The Yankees entered their recent series against the Royals needing a serious shift in momentum. They were 2-7 in their previous nine games — a stretch which saw them get one-hit by the Rays, fail to score for 17 straight innings, and surrender 13 home runs and 32 runs total in four games against the Angels. In the final series of the home stand, it became imperative that they turn their ship around before heading out on the road.
That’s just what transpired, the Yankees sweeping the Royals in a much needed laugher series to reduce stress levels and restore confidence. It could have been a different story, Camilo Doval squandering the Yankees’ 2-1 lead by giving up the game-tying home run in the top of the eighth inning of the series opener. That left the Bombers looking for heroics from the impotent bottom of their batting order, somehow finding themselves in the situation of needing to call on Ryan McMahon as a pinch-hitter with two outs — a man whose bat had gone so cold that he was benched for Amed Rosario despite the right-handed Michael Wacha having made the start for the Royals.
We join McMahon with two outs in the eighth, Aaron Boone having inserted him into the game as a defensive replacement for Rosario in the top half of the inning. Ben Rice is on first after his two-out single kept the inning alive against hard-throwing reliever Alex Lange. Lange was once one of the hottest commodities on the reliever market in his first few seasons with the Tigers before injuries sapped his effectiveness and eventually led to his DFA. His fastball used to touch triple digits, and while it has fallen off from those heights, he can still dial it up to the upper-90s. He begins this encounter with a four-seamer at 96 mph.

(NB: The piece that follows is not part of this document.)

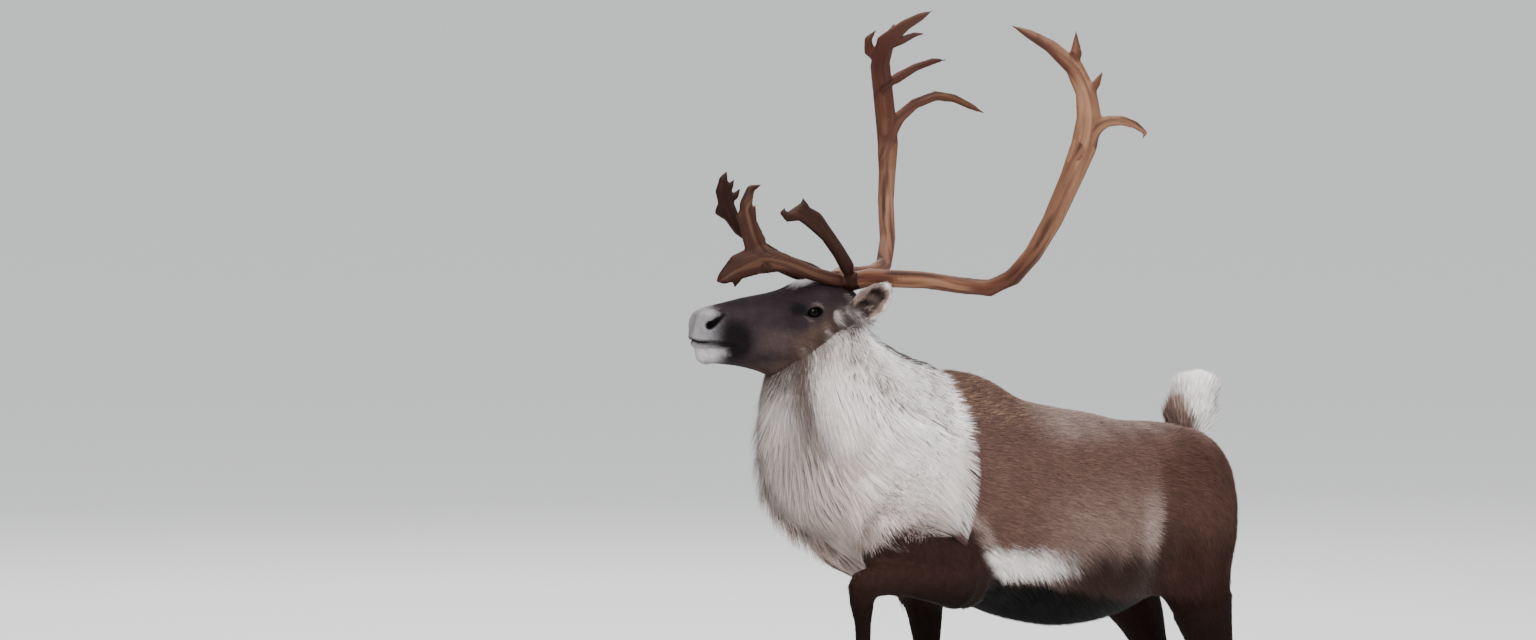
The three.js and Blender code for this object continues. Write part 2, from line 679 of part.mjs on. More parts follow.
function antler({ name, out }) {
  const plan = ANTLERS[name];
  const sides = 8;
  const stem = (rows, grow = 0) => {
    const mirrored = rows.map(([back, aside, up, broad, thick]) => [
      back, out * aside, up, thick, broad,
    ]);
    return placed(limb(mirrored).solid(sides, 1, grow), HEAD_PLACE);
  };
  const beam = stem(plan.beam);
  const beamSpace = stem(plan.beam, GAP);
  const cut = (index) => {
    const [from, to] = [plan.beam[index - 1], plan.beam[index + 1]].map(([back, aside, up]) =>
      new THREE.Vector3(back, out * aside, up).applyMatrix4(HEAD_PLACE)
    );
    const facing = to.clone().sub(from).toArray();
    return { through: from.add(to).divideScalar(2).toArray(), facing };
  };
  const [first, second] = plan.forks.map(cut);
  const root = sideOf(beam, first.through, opposite(first.facing));
  const rest = sideOf(beam, first.through, first.facing);
  const rise = sideOf(rest, second.through, opposite(second.facing));
  const palm = join(sideOf(rest, second.through, second.facing), ...plan.points.map((p) => stem(p)));
  const brow = join(...plan.brow.map((rows) => stem(rows)));
  const bez = join(...plan.bez.map((rows) => stem(rows)));
  const browSpace = join(...plan.brow.map((rows) => stem(rows, GAP)));
  addNode(`antler_${name}_root`, less(root, headSpace), FINISH.antler);
  addNode(`antler_${name}_rise`, rise, FINISH.antler);
  addNode(`antler_${name}_palm`, palm, FINISH.antler);
  const rear = less(stem(plan.rear), beamSpace, ...plan.points.map((rows) => stem(rows, GAP)));
  addNode(`antler_${name}_rear_tine`, rear, FINISH.antler);
  addNode(`antler_${name}_brow_tine`, less(brow, beamSpace, headSpace), FINISH.antler);
  addNode(`antler_${name}_bez_tine`, less(bez, beamSpace, headSpace, browSpace), FINISH.antler);
}

// A foot, from its fetlock at the origin: the pastern, two hooves and two dewclaws
const PASTERN = [[6, 0, 24, 20, 22], [0, 0, 2, 27, 30], [-12, 0, -26, 27, 28], [-26, 0, -54, 32, 27],
  [-38, 0, -80, 39, 30], [-44, 0, -98, 30, 26]];
const HOOF = [[-28, 0, -58, 14, 22], [-38, 0, -CORONET_DROP, 19, 31], [-48, 3, -98, 22, 39],
  [-58, 5, -120, 24, 46], [-66, 6, -FETLOCK_HEIGHT, 25, 53], [-66, 6, -FETLOCK_HEIGHT, 25, 53]];
const HOOF_INSIDE = 21; // centre of a hoof's top from the middle of the foot
const DEWCLAW = [[10, 12, -18, 10, 10], [26, 20, -40, 13, 15], [38, 25, -66, 13, 15],
  [45, 29, -92, 10, 11], [46, 31, -106, 3, 4]];

function level(rows, out, grow = 0, around = 9) {
  const sections = rows.map(([x, y, z, wide, deep]) => ({
    centre: [x, out * y, z],
    side: [0, wide, 0],
    top: [deep, 0, 0],
    power: 2.2,
  }));
  return new Body(sections).solid(around, 1, grow);
}

function foot(leg, out) {
  const turn = new THREE.Matrix4().makeRotationY(THREE.MathUtils.degToRad(leg.pitch));
  const place = new THREE.Matrix4().makeTranslation(...leg.fetlock).multiply(turn);
  const coronet = [0, 0, -CORONET_DROP];
  const pastern = sideOf(level(PASTERN, 1), coronet, [0, 0, 1]);
  const claws = [];
  for (const [which, way] of [['inner', -out], ['outer', out]]) {
    const rows = HOOF.map(([x, y, ...rest]) => [x, HOOF_INSIDE + y, ...rest]);
    const hoof = sideOf(level(rows, way), coronet, [0, 0, -1]);
    claws.push([`hoof_${which}`, placed(hoof, place), FINISH.hoof]);
    const dewclaw = less(level(DEWCLAW, way, 0, 6), level(PASTERN, 1, GAP));
    claws.push([`dewclaw_${which}`, placed(dewclaw, place), FINISH.hoof]);
  }
  return { pastern: placed(pastern, place), pasternSpace: placed(level(PASTERN, 1, GAP), place), claws };
}

function boxSolid({ x, y, z }, out, margin) {
  const deep = 400;
  const size = [x[1] - x[0] + 2 * margin, deep, z[1] - z[0] + 2 * margin];
  const geometry = new THREE.BoxGeometry(...size);
  const middle = out * (y - margin + deep / 2);
  geometry.translate((x[0] + x[1]) / 2, middle, (z[0] + z[1]) / 2);
  return solidOf(geometry);
}

// The forearm or gaskin starts inside the top of the leg. Below a standing leg's block it
// is fused with it; on the lifted leg the top is cut to let it pass.
function buildLeg(leg, out) {
  const { pastern, claws } = foot(leg, out);
  const lower = (grow) => {
    const pieces = [limb(leg.middle).solid(10, 1, grow), limb(leg.low).solid(10, 1, grow)];
    return leg.hock ? join(...pieces, ball(leg.hock, [30, 20, 34], [0, 0.5, 0], 12, 8)) : join(...pieces);
  };
  const block = body.intersect(boxSolid(leg.block, out, -GAP / 2));
  const lifted = leg.pitch !== 0;
  const floor = [0, 0, leg.block.z[0]];
  const limbWhole = join(lower(0), pastern);
  const upper = lifted ? less(block, lower(GAP)) : block;
  const below = lifted
    ? limbWhole
    : less(sideOf(join(limbWhole, limb(leg.top).solid(12)), floor, [0, 0, -1]), trunkSpace);
  const [upperName, middleName, lowName] = leg.parts;
  addNode(`${leg.name}_${upperName}`, upper, FINISH.leg);
  const { through, facing } = leg.knee;
  addNode(`${leg.name}_${middleName}`, sideOf(below, through, opposite(facing)), FINISH.leg);
  addNode(`${leg.name}_${lowName}`, sideOf(below, through, facing), FINISH.leg);
  for (const [piece, solid, finish] of claws) {
    addNode(`${leg.name}_${piece}`, solid, finish);
  }
  return lifted ? lower(GAP) : sideOf(limb(leg.top).solid(12, 1, GAP), floor, [0, 0, -1]);
}

// Tail: raised, short and broad, with locks that fan up and out from a slimmer core

const TAIL = limb([[705, 0, 1000, 20, 24], [712, 0, 1040, 36, 50], [720, 0, 1075, 42, 60],
  [728, 0, 1105, 44, 58], [738, 0, 1130, 36, 44], [746, 0, 1143, 12, 14]]);
const TAIL_HAIR = 16;

function tail() {
  const locks = [];
  const rings = [
    { t: 0.22, count: 5, rise: 66, reach: [0.35, 0.7, 0.92, 1.05, 1.1] },
    { t: 0.5, count: 5, rise: 58, reach: [0.3, 0.66, 0.84, 0.86, 0.8] },
    { t: 0.66, count: 3, rise: 50, reach: [0.15, 0.4, 0.5, 0.46, 0.36] },
  ];
  for (const { t, count, rise, reach } of rings) {
    const centre = TAIL.centre.getPoint(t);
    const up = TAIL.centre.getTangent(t);
    for (let i = 0; i < count; i++) {
      const angle = (2 * Math.PI * (i + draw(0.3, 0.7))) / count;
      const away = TAIL.point(t, angle).sub(centre);
      const climb = rise * draw(0.85, 1.05);
      const path = LOCK_RUN.map((run, j) =>
        centre.clone().addScaledVector(away, reach[j]).addScaledVector(up, climb * run)
      );
      locks.push(lock(path, away.clone().normalize(), draw(22, 26), draw(6, 8)));
    }
  }
  return join(TAIL.solid(10, 1, 0, () => TAIL_HAIR), ...locks);
}

const body = wholeBody();
const bodySpace = wholeBody(GAP);
const trunkSpace = TRUNK.solid(22, 1, GAP);
const limbSpaces = LEGS.map((leg) => buildLeg(leg, leg.name.endsWith('left') ? -1 : 1));
const blocks = LEGS.map(({ name, block }) =>
  boxSolid(block, name.endsWith('left') ? -1 : 1, GAP / 2)
);
const rest = less(body, ...blocks, ...limbSpaces);
const { through, facing } = NECK_FRONT_OF;
addNode('torso', sideOf(rest, through, opposite(facing)), FINISH.coat);
const maned = join(sideOf(rest, through, facing), ...maneLocks());
addNode('neck', less(sideOf(maned, through, facing), headSpace, ...blocks, ...limbSpaces), FINISH.mane);
addNode('head', head, FINISH.face);
addNode('tail', less(tail(), bodySpace), FINISH.coat);
for (const side of SIDES) {
  addNode(`eye_${side.name}`, placed(eyeBall(side.out), HEAD_PLACE), FINISH.eye);
  addNode(`ear_${side.name}`, less(ear(side.out), headSpace, bodySpace), FINISH.face);
  antler(side);
}

// The model is set over the middle of the ground that it covers.
const extent = new THREE.Box3().setFromObject(model);
const middle = extent.getCenter(new THREE.Vector3());
model.position.set(-middle.x, -middle.y, -extent.min.z);

export default model;
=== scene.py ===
"""Looks for a life-size bull caribou: skin, coat, antlers, eyes and hooves on its CAD frame."""

import math

import bmesh
import bpy
import numpy as np
from mathutils import Matrix, Vector, kdtree


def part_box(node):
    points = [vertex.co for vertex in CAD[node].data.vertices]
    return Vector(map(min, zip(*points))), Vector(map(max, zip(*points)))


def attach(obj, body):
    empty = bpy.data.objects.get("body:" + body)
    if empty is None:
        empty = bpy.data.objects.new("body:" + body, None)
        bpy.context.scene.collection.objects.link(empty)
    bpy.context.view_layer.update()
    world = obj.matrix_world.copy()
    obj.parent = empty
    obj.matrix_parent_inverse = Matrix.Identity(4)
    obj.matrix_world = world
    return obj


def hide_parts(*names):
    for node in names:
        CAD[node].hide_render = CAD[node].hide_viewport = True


bl_info = {
    "name": "Caribou Bull",
    "version": (1, 0, 0),
    "blender": (4, 5, 0),
    "location": "View3D > Sidebar > Caribou",
    "description": "Skin, coat, antlers, eyes and hooves of a life-size bull caribou",
    "category": "Add Mesh",
}

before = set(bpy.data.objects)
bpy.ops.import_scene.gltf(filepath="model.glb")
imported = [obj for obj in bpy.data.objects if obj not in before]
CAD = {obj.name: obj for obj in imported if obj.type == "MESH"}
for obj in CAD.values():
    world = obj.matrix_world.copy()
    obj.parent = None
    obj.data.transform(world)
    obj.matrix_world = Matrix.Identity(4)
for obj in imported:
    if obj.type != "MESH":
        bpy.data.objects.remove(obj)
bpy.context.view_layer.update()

# The bull's own axes: millimetres, x 0 at the withers, y 0 in its middle plane, z 0 on the
# ground. It faces -x and its left side is -y. They are those of the CAD source.
MM = 0.001
POLL = np.array([-309.0, 20.0, 1403.0])
HEAD_TURN = math.radians(-16)
EYE = np.array([-107.0, 66.0, -66.0])
EYE_RADIUS = 17.0
SIDES = {"left": -1, "right": 1}
STANDING_FEET = ("foreleg_right", "hindleg_left", "hindleg_right")
STEM_STEPS = 240
FLECKS = 15000
TAIL_STRANDS = 9500
HOOF_MESH = 0.0032
# Painted shade: the skin is darker than the hair over it, and a tuft is darker at its root, as shade
# falls deep in the coat.
PAINTED_SKIN_SHADE = 0.85
PAINTED_ROOT_SHADE = 0.85
BAKE_PATCH = 0.003

# The photograph: its size, its pixels to the metre at the model, and the pixel of the withers
PHOTO_SIZE = (1536, 640)
PIXELS_TO_METRE = 448
WITHERS_PIXEL = (955, 367)

# The head's own axes: the poll is 0, -x runs to the nose and -y is its left.
HEAD_AXES = np.array(
    [
        [math.cos(HEAD_TURN), math.sin(HEAD_TURN), 0],
        [-math.sin(HEAD_TURN), math.cos(HEAD_TURN), 0],
        [0, 0, 1],
    ]
)

# Trunk: along, top, bottom, half width, lean of the flanks
TRUNK_ROWS = [
    (-455, 985, 900, 40, 0), (-420, 1050, 858, 112, 0), (-350, 1120, 797, 164, 0.05),
    (-260, 1165, 738, 196, 0.12), (-150, 1192, 694, 212, 0.2), (-40, 1203, 670, 218, 0.27),
    (60, 1186, 654, 226, 0.25), (160, 1136, 624, 236, 0.17), (270, 1110, 603, 240, 0.12),
    (380, 1092, 606, 230, 0.08), (480, 1070, 630, 214, 0.04), (580, 1062, 668, 200, 0),
    (670, 1050, 720, 176, 0), (735, 1022, 780, 136, 0), (778, 970, 850, 80, 0),
    (795, 905, 895, 20, 0),
]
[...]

This is a well-executed heater on the corner up and away. McMahon takes it for called strike one and it’s a good thing he did. As we’ll discuss below, McMahon has a very narrow range of pitch locations that he’s able to make solid contact. Up and away is most certainly not one of those areas, so despite this pitch being in the zone, it is absolutely not one McMahon should be swinging at first pitch.
After watching McMahon take the previous pitch, Lange looks to tunnel a knuckle curve down a similar chute, hoping to either steal another called strike low and away or maybe even induce a chase and whiff.
Once again, McMahon is taking all the way. The pitch is a ball out of Lange’s hand and never looks like a strike during its path to home, making for a pretty straightforward but still decent take from McMahon considering it lands just inches from the corner.
Now that he has shown McMahon two straight pitches away, Lange has him set up to potentially chase a changeup off the plate down and away.
Instead, he spikes this pitch into the dirt on the other side of home plate than he was intending. In a sense, he lets McMahon off the hook here with this automatic take.
Despite showing McMahon the movement profile of the changeup on a non-competitive pitch, Lange makes the curious decision to double up on the pitch.
McMahon gets the off-speed mistake right in his wheelhouse and doesn’t miss, sending it to the opposite field just over the wall in left for the go-ahead, two-run home run, the first extra-base hit of his season. It’s a bizarre pitch selection — McMahon has serious contact issues against high-velocity elevated fastballs and breaking balls below the zone, so he’s certainly not complaining about getting just about the only pitch he can hit in this situation.
It’s no secret how much McMahon has struggled to begin the year. Among all hitters with at least 50 plate appearances entering play Monday, McMahon’s .130 average ranked third worst, while his 53 wRC+, 32.1-percent strikeout rate, and and 34-percent whiff rate all rank him well into the bottom 15-percent league-wide. I fear that without fundamental changes to his swing mechanics, we can expect more of the same going forward, McMahon under contract this season and next at $16 million a year.
His extreme uppercut swing is aimed toward pulling the ball in the air. However, those mechanics mean he is only able to make contact with pitches below belt-level — the irony being that while his goal is to lift the ball, the only pitches he can hit are the hardest to lift in the air! There’s a very narrow sweet-spot about thigh-high and middle of the plate where he can do damage, and fortunately Lange threw him a pitch exactly in that area. The goal therefore for McMahon is to maximize damage on the few occasions when he sees a pitch like the one Lange threw, and fortunately for the Yankees, McMahon didn’t miss this time.